* **Set exercise**: What lines of the data include the string "This"? Copy them all.

(Entries with model source code)
=-=-=-=-=

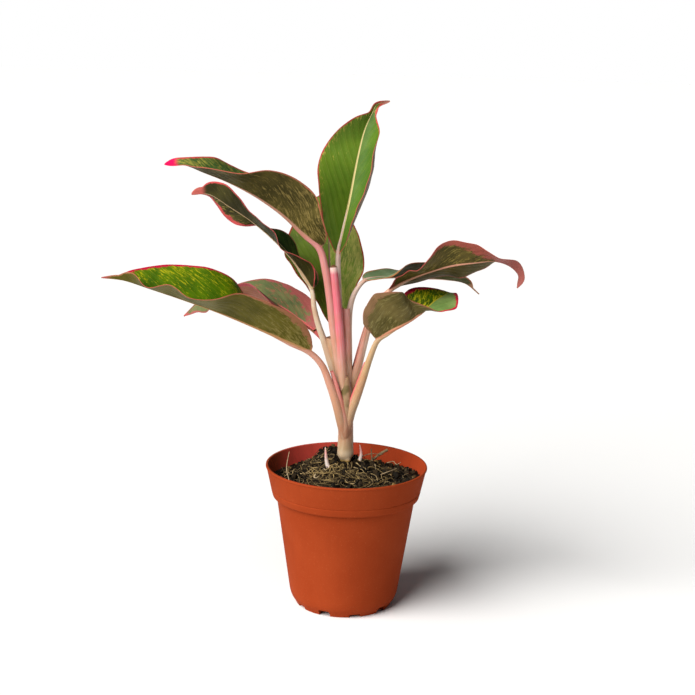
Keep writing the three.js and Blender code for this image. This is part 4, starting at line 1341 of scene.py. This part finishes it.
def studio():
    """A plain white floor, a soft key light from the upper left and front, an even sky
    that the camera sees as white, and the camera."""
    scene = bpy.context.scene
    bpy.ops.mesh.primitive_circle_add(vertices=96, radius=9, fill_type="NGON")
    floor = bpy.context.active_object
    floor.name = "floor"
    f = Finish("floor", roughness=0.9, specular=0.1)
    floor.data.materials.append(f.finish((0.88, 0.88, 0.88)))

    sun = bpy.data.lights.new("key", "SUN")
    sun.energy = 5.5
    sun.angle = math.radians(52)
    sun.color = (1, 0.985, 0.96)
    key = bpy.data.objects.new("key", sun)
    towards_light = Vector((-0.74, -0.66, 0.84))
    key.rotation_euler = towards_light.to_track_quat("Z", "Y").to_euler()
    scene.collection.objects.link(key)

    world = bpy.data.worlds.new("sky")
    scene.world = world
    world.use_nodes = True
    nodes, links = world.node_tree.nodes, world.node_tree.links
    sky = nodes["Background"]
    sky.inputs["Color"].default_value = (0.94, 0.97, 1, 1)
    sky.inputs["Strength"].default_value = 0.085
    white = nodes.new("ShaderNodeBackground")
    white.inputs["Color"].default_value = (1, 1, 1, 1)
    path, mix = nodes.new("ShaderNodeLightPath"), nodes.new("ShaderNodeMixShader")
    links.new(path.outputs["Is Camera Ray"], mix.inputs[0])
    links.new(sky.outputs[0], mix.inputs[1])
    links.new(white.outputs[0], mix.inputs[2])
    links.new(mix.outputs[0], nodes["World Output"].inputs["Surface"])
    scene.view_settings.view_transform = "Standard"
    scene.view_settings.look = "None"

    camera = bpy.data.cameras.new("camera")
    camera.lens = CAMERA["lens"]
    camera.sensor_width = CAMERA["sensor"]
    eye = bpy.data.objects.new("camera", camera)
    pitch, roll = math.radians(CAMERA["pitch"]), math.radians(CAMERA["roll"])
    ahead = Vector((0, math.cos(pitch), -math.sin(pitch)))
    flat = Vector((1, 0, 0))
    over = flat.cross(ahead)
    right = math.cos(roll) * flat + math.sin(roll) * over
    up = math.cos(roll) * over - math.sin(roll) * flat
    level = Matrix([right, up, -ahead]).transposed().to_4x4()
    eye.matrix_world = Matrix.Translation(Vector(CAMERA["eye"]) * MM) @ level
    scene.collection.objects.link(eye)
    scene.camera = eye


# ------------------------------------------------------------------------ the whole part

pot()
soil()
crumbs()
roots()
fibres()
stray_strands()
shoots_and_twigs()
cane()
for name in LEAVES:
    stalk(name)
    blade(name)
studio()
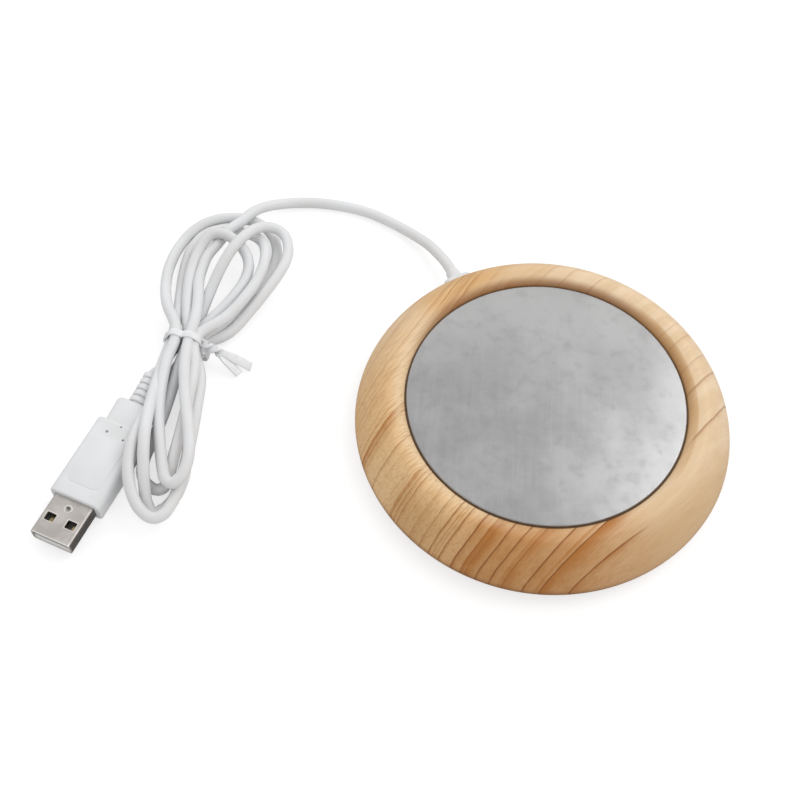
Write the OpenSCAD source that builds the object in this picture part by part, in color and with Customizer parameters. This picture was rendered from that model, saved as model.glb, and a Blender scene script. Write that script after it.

=-=-=-=-=

* **Exercise output**:
Keep writing the three.js and Blender code for this image. This is part 4, starting at line 1341 of scene.py. This part finishes it.
Write the OpenSCAD source that builds the object in this picture part by part, in color and with Customizer parameters. This picture was rendered from that model, saved as model.glb, and a Blender scene script. Write that script after it.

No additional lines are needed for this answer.